Posted By: lildoggie Re: Zen Wolf (Adam) 's follow-up - 01/27/10 05:24 AM
Hey Zen,

I couldnt believe my eyes when I saw your name pop up on the who's online thing.

Thank you for the update. I am sorry Coho is still messing with you. Sadly whether we like it or not ex's are a part of our lives, at least until the kids grow up.

Given the very young age of your kids, i think the current sitch is best for them. I know it is hard for you... but the kids have to come first. They will in time understand the dynamics of what is going on and will realise what daddy is doing for them and what mummy was not and is not.
Posted By: ManInMotion Re: Zen Wolf (Adam) 's follow-up - 01/27/10 12:21 PM
Originally Posted by ZenWolf
I know the obvious answers.
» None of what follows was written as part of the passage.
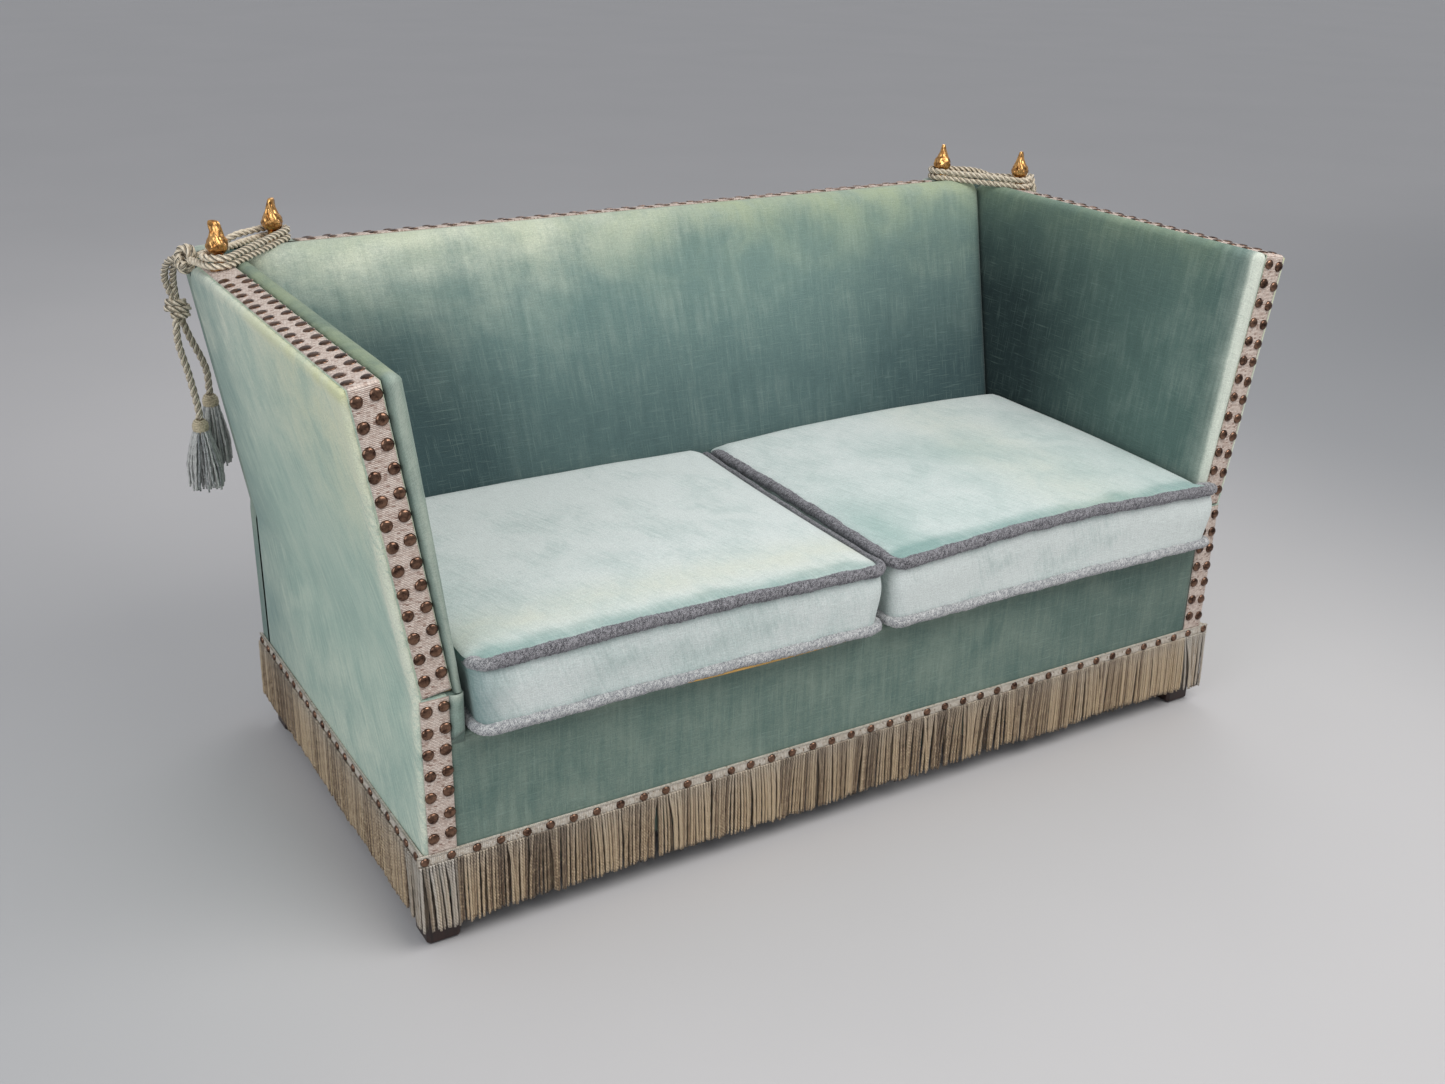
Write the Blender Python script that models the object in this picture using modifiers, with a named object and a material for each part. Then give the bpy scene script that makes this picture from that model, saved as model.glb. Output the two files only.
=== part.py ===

Get her out, let her figure out her own time with her kids.

That's what I would advise. You are letting her problems become your problems. She's likely not going to be driven to do anything about them in such a situation.

Posted By: ZenWolf Re: Zen Wolf (Adam) 's follow-up - 02/04/10 09:37 PM
Hi Lil!

Yes, kids are first in everything. It's easier to do when you're not crippled by the fallout of your spouse's affair, lemme tell ya! The arrangements are not going to change any time soon. Some pretty good talks with Coho lately. Dunno how substantive her change will be, but she is still extremely remorseful and missing her life with our family. Insists she is a changed woman. It's very sad. Most of the time I can speak with her without too much emotion, but it's always right beneath the surface so I have to be careful.

Oh, my New Zealand trip was AMAZING! Flew into Christchurch, drove up to Murchison and fished for a week, catching gigantic trout, then over to Hokitika on the West coast and on down to the glaciers and the Fjordlands, then inland to Queenstown. I cannot say enough about how wonderful your country is.